WHAT NEEDS TO BE DONE: Write the material out again exactly.

-- RECORDS FOR THIS EXERCISE start --

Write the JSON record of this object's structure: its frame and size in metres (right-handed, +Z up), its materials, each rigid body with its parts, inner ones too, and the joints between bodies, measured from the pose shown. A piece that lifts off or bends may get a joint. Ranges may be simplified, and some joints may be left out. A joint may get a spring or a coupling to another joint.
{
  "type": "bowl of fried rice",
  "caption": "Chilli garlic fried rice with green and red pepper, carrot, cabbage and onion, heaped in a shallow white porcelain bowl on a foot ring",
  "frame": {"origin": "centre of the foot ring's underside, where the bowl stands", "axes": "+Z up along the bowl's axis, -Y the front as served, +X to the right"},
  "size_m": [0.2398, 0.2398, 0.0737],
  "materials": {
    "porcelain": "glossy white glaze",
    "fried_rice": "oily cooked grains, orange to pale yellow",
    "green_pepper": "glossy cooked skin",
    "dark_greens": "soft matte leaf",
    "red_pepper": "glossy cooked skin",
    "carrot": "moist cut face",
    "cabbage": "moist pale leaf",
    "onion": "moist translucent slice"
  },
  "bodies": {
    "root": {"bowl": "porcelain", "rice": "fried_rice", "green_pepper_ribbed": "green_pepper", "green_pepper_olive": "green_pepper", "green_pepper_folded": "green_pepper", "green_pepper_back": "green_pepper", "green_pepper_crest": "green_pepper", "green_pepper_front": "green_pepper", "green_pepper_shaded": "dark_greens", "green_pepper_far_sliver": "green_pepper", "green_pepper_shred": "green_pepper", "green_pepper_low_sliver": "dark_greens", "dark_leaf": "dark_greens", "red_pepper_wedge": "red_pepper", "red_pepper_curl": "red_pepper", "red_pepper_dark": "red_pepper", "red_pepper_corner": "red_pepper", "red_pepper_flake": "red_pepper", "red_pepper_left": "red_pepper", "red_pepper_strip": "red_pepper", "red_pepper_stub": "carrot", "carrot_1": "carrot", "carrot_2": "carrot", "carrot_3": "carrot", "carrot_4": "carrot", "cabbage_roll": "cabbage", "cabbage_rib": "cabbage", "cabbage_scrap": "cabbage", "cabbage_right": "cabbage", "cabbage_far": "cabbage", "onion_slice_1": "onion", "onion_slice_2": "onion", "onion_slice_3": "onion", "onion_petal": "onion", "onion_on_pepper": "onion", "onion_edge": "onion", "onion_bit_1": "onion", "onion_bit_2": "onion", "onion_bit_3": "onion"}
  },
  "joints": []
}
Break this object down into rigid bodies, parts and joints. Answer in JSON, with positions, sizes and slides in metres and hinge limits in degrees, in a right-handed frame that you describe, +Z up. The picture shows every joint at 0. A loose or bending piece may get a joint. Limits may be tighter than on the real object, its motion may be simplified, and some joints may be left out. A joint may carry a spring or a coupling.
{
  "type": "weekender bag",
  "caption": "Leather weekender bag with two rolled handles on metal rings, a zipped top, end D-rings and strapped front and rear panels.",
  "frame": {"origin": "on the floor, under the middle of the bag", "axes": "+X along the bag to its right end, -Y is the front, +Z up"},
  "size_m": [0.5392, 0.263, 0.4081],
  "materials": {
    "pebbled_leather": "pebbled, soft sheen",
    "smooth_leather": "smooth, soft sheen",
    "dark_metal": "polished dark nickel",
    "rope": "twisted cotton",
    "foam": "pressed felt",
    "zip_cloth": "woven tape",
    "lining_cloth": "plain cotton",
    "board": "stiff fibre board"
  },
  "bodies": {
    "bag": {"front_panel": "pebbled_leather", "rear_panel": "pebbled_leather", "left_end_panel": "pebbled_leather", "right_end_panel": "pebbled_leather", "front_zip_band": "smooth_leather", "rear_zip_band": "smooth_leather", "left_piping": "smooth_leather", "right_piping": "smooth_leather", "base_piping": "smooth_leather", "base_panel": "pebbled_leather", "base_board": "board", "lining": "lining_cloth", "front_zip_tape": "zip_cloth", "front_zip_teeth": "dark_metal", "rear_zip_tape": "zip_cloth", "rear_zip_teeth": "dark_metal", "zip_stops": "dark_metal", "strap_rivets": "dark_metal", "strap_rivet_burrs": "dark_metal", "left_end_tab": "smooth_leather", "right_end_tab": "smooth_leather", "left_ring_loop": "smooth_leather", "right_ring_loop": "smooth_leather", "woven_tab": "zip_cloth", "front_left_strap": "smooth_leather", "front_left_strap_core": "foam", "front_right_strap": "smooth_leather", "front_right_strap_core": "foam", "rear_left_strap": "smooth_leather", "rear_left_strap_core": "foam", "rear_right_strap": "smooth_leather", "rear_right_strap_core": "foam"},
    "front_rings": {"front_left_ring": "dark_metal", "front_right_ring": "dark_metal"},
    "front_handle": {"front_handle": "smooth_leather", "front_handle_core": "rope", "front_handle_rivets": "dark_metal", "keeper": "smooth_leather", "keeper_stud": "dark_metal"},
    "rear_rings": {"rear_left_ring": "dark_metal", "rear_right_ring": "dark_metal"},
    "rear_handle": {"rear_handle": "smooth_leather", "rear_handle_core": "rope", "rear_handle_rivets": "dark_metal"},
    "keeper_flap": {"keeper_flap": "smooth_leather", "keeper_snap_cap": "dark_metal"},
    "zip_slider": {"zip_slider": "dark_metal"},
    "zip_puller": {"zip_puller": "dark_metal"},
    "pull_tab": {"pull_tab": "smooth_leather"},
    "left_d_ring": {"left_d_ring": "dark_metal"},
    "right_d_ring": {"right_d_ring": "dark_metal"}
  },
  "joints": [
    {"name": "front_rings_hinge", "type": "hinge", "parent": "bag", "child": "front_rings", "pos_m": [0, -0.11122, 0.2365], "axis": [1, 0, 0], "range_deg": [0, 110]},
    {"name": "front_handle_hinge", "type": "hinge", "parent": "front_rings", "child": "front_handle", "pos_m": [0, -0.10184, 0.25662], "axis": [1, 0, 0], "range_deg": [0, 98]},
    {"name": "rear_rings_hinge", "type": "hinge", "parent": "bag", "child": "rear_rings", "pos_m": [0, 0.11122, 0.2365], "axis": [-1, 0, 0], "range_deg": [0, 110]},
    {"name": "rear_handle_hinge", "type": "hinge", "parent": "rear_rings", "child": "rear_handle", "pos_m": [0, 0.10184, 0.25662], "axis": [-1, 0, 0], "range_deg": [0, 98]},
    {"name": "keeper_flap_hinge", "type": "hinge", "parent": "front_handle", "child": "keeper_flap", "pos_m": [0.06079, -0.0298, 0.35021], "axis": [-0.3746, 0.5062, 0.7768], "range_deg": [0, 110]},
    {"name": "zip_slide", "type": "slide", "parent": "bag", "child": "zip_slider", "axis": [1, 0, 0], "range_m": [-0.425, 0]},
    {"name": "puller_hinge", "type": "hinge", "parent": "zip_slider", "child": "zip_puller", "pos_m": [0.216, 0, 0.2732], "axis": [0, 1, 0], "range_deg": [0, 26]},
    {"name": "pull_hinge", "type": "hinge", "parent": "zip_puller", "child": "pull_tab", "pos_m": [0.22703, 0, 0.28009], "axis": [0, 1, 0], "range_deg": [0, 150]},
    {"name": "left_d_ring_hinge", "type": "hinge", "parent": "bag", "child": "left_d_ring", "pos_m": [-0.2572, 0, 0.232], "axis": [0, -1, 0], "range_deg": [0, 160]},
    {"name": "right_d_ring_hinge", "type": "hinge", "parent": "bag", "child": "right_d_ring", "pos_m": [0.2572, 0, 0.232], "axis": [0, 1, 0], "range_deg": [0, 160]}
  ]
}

-- RECORDS FOR THIS EXERCISE end --

IN RESPONSE:
Write the JSON record of this object's structure: its frame and size in metres (right-handed, +Z up), its materials, each rigid body with its parts, inner ones too, and the joints between bodies, measured from the pose shown. A piece that lifts off or bends may get a joint. Ranges may be simplified, and some joints may be left out. A joint may get a spring or a coupling to another joint.
{
  "type": "bowl of fried rice",
  "caption": "Chilli garlic fried rice with green and red pepper, carrot, cabbage and onion, heaped in a shallow white porcelain bowl on a foot ring",
  "frame": {"origin": "centre of the foot ring's underside, where the bowl stands", "axes": "+Z up along the bowl's axis, -Y the front as served, +X to the right"},
  "size_m": [0.2398, 0.2398, 0.0737],
  "materials": {
    "porcelain": "glossy white glaze",
    "fried_rice": "oily cooked grains, orange to pale yellow",
    "green_pepper": "glossy cooked skin",
    "dark_greens": "soft matte leaf",
    "red_pepper": "glossy cooked skin",
    "carrot": "moist cut face",
    "cabbage": "moist pale leaf",
    "onion": "moist translucent slice"
  },
  "bodies": {
    "root": {"bowl": "porcelain", "rice": "fried_rice", "green_pepper_ribbed": "green_pepper", "green_pepper_olive": "green_pepper", "green_pepper_folded": "green_pepper", "green_pepper_back": "green_pepper", "green_pepper_crest": "green_pepper", "green_pepper_front": "green_pepper", "green_pepper_shaded": "dark_greens", "green_pepper_far_sliver": "green_pepper", "green_pepper_shred": "green_pepper", "green_pepper_low_sliver": "dark_greens", "dark_leaf": "dark_greens", "red_pepper_wedge": "red_pepper", "red_pepper_curl": "red_pepper", "red_pepper_dark": "red_pepper", "red_pepper_corner": "red_pepper", "red_pepper_flake": "red_pepper", "red_pepper_left": "red_pepper", "red_pepper_strip": "red_pepper", "red_pepper_stub": "carrot", "carrot_1": "carrot", "carrot_2": "carrot", "carrot_3": "carrot", "carrot_4": "carrot", "cabbage_roll": "cabbage", "cabbage_rib": "cabbage", "cabbage_scrap": "cabbage", "cabbage_right": "cabbage", "cabbage_far": "cabbage", "onion_slice_1": "onion", "onion_slice_2": "onion", "onion_slice_3": "onion", "onion_petal": "onion", "onion_on_pepper": "onion", "onion_edge": "onion", "onion_bit_1": "onion", "onion_bit_2": "onion", "onion_bit_3": "onion"}
  },
  "joints": []
}
Break this object down into rigid bodies, parts and joints. Answer in JSON, with positions, sizes and slides in metres and hinge limits in degrees, in a right-handed frame that you describe, +Z up. The picture shows every joint at 0. A loose or bending piece may get a joint. Limits may be tighter than on the real object, its motion may be simplified, and some joints may be left out. A joint may carry a spring or a coupling.
{
  "type": "weekender bag",
  "caption": "Leather weekender bag with two rolled handles on metal rings, a zipped top, end D-rings and strapped front and rear panels.",
  "frame": {"origin": "on the floor, under the middle of the bag", "axes": "+X along the bag to its right end, -Y is the front, +Z up"},
  "size_m": [0.5392, 0.263, 0.4081],
  "materials": {
    "pebbled_leather": "pebbled, soft sheen",
    "smooth_leather": "smooth, soft sheen",
    "dark_metal": "polished dark nickel",
    "rope": "twisted cotton",
    "foam": "pressed felt",
    "zip_cloth": "woven tape",
    "lining_cloth": "plain cotton",
    "board": "stiff fibre board"
  },
  "bodies": {
    "bag": {"front_panel": "pebbled_leather", "rear_panel": "pebbled_leather", "left_end_panel": "pebbled_leather", "right_end_panel": "pebbled_leather", "front_zip_band": "smooth_leather", "rear_zip_band": "smooth_leather", "left_piping": "smooth_leather", "right_piping": "smooth_leather", "base_piping": "smooth_leather", "base_panel": "pebbled_leather", "base_board": "board", "lining": "lining_cloth", "front_zip_tape": "zip_cloth", "front_zip_teeth": "dark_metal", "rear_zip_tape": "zip_cloth", "rear_zip_teeth": "dark_metal", "zip_stops": "dark_metal", "strap_rivets": "dark_metal", "strap_rivet_burrs": "dark_metal", "left_end_tab": "smooth_leather", "right_end_tab": "smooth_leather", "left_ring_loop": "smooth_leather", "right_ring_loop": "smooth_leather", "woven_tab": "zip_cloth", "front_left_strap": "smooth_leather", "front_left_strap_core": "foam", "front_right_strap": "smooth_leather", "front_right_strap_core": "foam", "rear_left_strap": "smooth_leather", "rear_left_strap_core": "foam", "rear_right_strap": "smooth_leather", "rear_right_strap_core": "foam"},
    "front_rings": {"front_left_ring": "dark_metal", "front_right_ring": "dark_metal"},
    "front_handle": {"front_handle": "smooth_leather", "front_handle_core": "rope", "front_handle_rivets": "dark_metal", "keeper": "smooth_leather", "keeper_stud": "dark_metal"},
    "rear_rings": {"rear_left_ring": "dark_metal", "rear_right_ring": "dark_metal"},
    "rear_handle": {"rear_handle": "smooth_leather", "rear_handle_core": "rope", "rear_handle_rivets": "dark_metal"},
    "keeper_flap": {"keeper_flap": "smooth_leather", "keeper_snap_cap": "dark_metal"},
    "zip_slider": {"zip_slider": "dark_metal"},
    "zip_puller": {"zip_puller": "dark_metal"},
    "pull_tab": {"pull_tab": "smooth_leather"},
    "left_d_ring": {"left_d_ring": "dark_metal"},
    "right_d_ring": {"right_d_ring": "dark_metal"}
  },
  "joints": [
    {"name": "front_rings_hinge", "type": "hinge", "parent": "bag", "child": "front_rings", "pos_m": [0, -0.11122, 0.2365], "axis": [1, 0, 0], "range_deg": [0, 110]},
    {"name": "front_handle_hinge", "type": "hinge", "parent": "front_rings", "child": "front_handle", "pos_m": [0, -0.10184, 0.25662], "axis": [1, 0, 0], "range_deg": [0, 98]},
    {"name": "rear_rings_hinge", "type": "hinge", "parent": "bag", "child": "rear_rings", "pos_m": [0, 0.11122, 0.2365], "axis": [-1, 0, 0], "range_deg": [0, 110]},
    {"name": "rear_handle_hinge", "type": "hinge", "parent": "rear_rings", "child": "rear_handle", "pos_m": [0, 0.10184, 0.25662], "axis": [-1, 0, 0], "range_deg": [0, 98]},
    {"name": "keeper_flap_hinge", "type": "hinge", "parent": "front_handle", "child": "keeper_flap", "pos_m": [0.06079, -0.0298, 0.35021], "axis": [-0.3746, 0.5062, 0.7768], "range_deg": [0, 110]},
    {"name": "zip_slide", "type": "slide", "parent": "bag", "child": "zip_slider", "axis": [1, 0, 0], "range_m": [-0.425, 0]},
    {"name": "puller_hinge", "type": "hinge", "parent": "zip_slider", "child": "zip_puller", "pos_m": [0.216, 0, 0.2732], "axis": [0, 1, 0], "range_deg": [0, 26]},
    {"name": "pull_hinge", "type": "hinge", "parent": "zip_puller", "child": "pull_tab", "pos_m": [0.22703, 0, 0.28009], "axis": [0, 1, 0], "range_deg": [0, 150]},
    {"name": "left_d_ring_hinge", "type": "hinge", "parent": "bag", "child": "left_d_ring", "pos_m": [-0.2572, 0, 0.232], "axis": [0, -1, 0], "range_deg": [0, 160]},
    {"name": "right_d_ring_hinge", "type": "hinge", "parent": "bag", "child": "right_d_ring", "pos_m": [0.2572, 0, 0.232], "axis": [0, 1, 0], "range_deg": [0, 160]}
  ]
}